Il y a deux semaines, la Confédération paysanne manifestait devant le siège breton d’Avril afin de dénoncer son libre-échangisme. Aux cris de «Arnaud, garde ton glypho, déverse tes capitaux !» Officiellement, le groupe ne distribue pas de dividendes, les bénéfices étant réinvestis – pas moins de 450 millions d’euros l’an dernier – dans un mouvement apparemment sans fin. Mais sa structure faîtière, Avril Gestion, distribue plusieurs centaines de milliers d’euros chaque année, au profit de quelques actionnaires triés sur le volet. La guerre en Ukraine lui aura même été profitable : la baisse de la production locale ayant fait flamber le prix du colza et autres oléoprotéagineux, Avril, qui avait préalablement sécurisé ses approvisionnements à moindre coût, a largement surfé sur la vague.
Dans le passé, la Coordination rurale avait elle aussi envahi le siège d’Avril, afin de dénoncer son importation d’huile de palme, «qui ne respecte pas nos propres règles de production et entraîne d’importantes distorsions de concurrence». Autre récent reproche du syndicat, l’importation de «colza OGM» en provenance du Canada. La baisse de la production française aurait conduit à «quelques importations pour éviter de fermer une des usines de trituration» des grains de colza, a tenté de colmater Arnaud Rousseau. Ou quand l’industriel prend franchement le pas sur l’agriculteur.

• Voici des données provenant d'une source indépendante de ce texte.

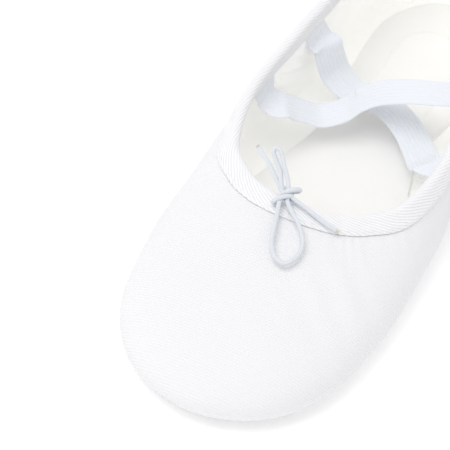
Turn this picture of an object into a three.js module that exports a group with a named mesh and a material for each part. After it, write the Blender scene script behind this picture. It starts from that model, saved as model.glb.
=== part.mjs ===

Fin novembre, une cinquantaine de militants de la Coordination ont perturbé le déplacement d’Arnaud Rousseau à Agen (Lot-et-Garonne), pour le congrès des producteurs de légumes, qui finira protégé par des CRS. «Méthodes lamentables, menaces inacceptables, dénonce-t-il. Pour ma part, jamais je n’accepterais que la présidente de la Coordination rurale soit menacée physiquement.» Pas de doute, les élections consulaires (la FNSEA majoritaire contrôle actuellement 97 chambres d’agriculture, contre 3 à la Coordination rurale et une à la Confédération paysanne), baromètre de la représentativité syndicale, sont bien lancées.